Magna International Inc. (TSX:MG). Down 96 cents to $103.56. Magna International Inc. reported its third-quarter profit fell compared with a year ago and cut its outlook for its full year as auto production around the world fell due the shortage of semiconductor chips. The auto parts maker said Friday that vehicle production was significantly lower than anticipated largely due to the chip shortages, which drove unpredictable customer production schedules, resulting in labour and other inefficiencies at its factories. It also said its results were hurt by higher production costs, including freight and commodity costs, as well as a provision on engineering service contracts with the automotive unit of Evergrande. Magna, which keeps its books in U.S. dollars, says it earned US$11 million or four cents per diluted share for the quarter ended Sept. 30 compared with a profit of US$405 million or US$1.35 per diluted share in the same quarter last year.
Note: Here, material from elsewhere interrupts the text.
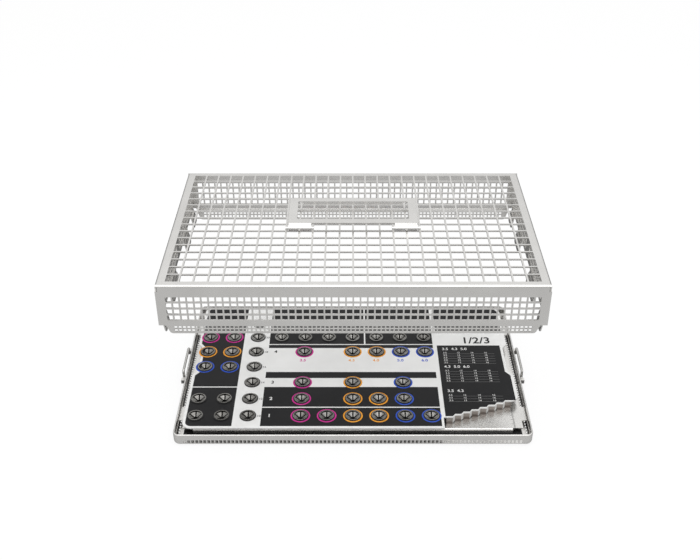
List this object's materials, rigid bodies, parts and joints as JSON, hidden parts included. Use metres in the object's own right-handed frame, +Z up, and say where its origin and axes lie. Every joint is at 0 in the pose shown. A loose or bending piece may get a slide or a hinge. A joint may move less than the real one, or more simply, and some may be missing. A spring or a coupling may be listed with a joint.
{
  "type": "instrument tray",
  "caption": "Perforated steel instrument tray with a lift-out insert of spring sockets, wire side latches and a perforated lid with a folding handle, shown lifted off.",
  "frame": {"origin": "centre of the base's footprint, on the surface it stands on", "axes": "+X along the tray's length to the right, -Y towards the front, +Z up"},
  "size_m": [0.2812, 0.172, 0.1508],
  "materials": {
    "satin_steel": "satin",
    "bright_steel": "polished",
    "printed_plate": "satin print in charcoal and white",
    "black_silicone": "matt"
  },
  "bodies": {
    "base": {"base_floor": "satin_steel", "base_front_wall": "satin_steel", "base_back_wall": "satin_steel", "base_left_wall": "satin_steel", "base_right_wall": "satin_steel", "base_corners": "satin_steel", "silicone_mat": "black_silicone", "latch_brackets_left": "satin_steel", "latch_brackets_right": "satin_steel"},
    "insert": {"lower_plate": "satin_steel", "locating_ears": "satin_steel", "upper_plate": "printed_plate", "comb_tabs": "satin_steel", "comb_webs": "printed_plate", "standoffs": "bright_steel", "insert_screws": "bright_steel", "grommets_left": "black_silicone", "grommets_middle": "black_silicone", "grommets_back": "black_silicone", "grommets_main": "black_silicone", "spring_sockets_left": "bright_steel", "spring_sockets_middle": "bright_steel", "spring_sockets_back": "bright_steel", "spring_sockets_main": "bright_steel"},
    "lid": {"lid_grille": "satin_steel", "lid_front_wall": "satin_steel", "lid_back_wall": "satin_steel", "lid_left_wall": "satin_steel", "lid_right_wall": "satin_steel", "skirt_front": "satin_steel", "skirt_back": "satin_steel", "skirt_left": "satin_steel", "skirt_right": "satin_steel", "lid_catch_left": "satin_steel", "lid_catch_right": "satin_steel", "hinge_ears": "satin_steel", "hinge_pins": "bright_steel"},
    "handle": {"handle_frame": "satin_steel"},
    "latch_left": {"latch_wire_left": "bright_steel"},
    "latch_right": {"latch_wire_right": "bright_steel"}
  },
  "joints": [
    {"name": "lid_lift", "type": "slide", "parent": "base", "child": "lid", "axis": [0, 0, 1], "range_m": [-0.1016, 0]},
    {"name": "insert_lift", "type": "slide", "parent": "base", "child": "insert", "axis": [0, 0, 1], "range_m": [0, 0.06]},
    {"name": "handle_fold", "type": "hinge", "parent": "lid", "child": "handle", "pos_m": [0, -0.01, 0.147], "axis": [1, 0, 0], "range_deg": [0, 90]},
    {"name": "latch_left_swing", "type": "hinge", "parent": "base", "child": "latch_left", "pos_m": [-0.1389, 0.005, 0.0055], "axis": [0, -1, 0], "range_deg": [-8, 90]},
    {"name": "latch_right_swing", "type": "hinge", "parent": "base", "child": "latch_right", "pos_m": [0.1389, 0.005, 0.0055], "axis": [0, 1, 0], "range_deg": [-8, 90]}
  ]
}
Sales fell to US$7.92 billion compared with US$9.13 billion a year ago. On an adjusted basis, Magna says it earned 56 cents per diluted share in its most recent quarter, down from US$1.95 per diluted share a year ago. Analysts on average had expected an adjusted profit of 60 cents per share and US$7.89 billion in revenue, according to financial markets data firm Refinitiv. Total sales are expected between US$35.4 billion and US$36.4 billion, down from earlier guidance for between US$38 billion and US$39.5 billion.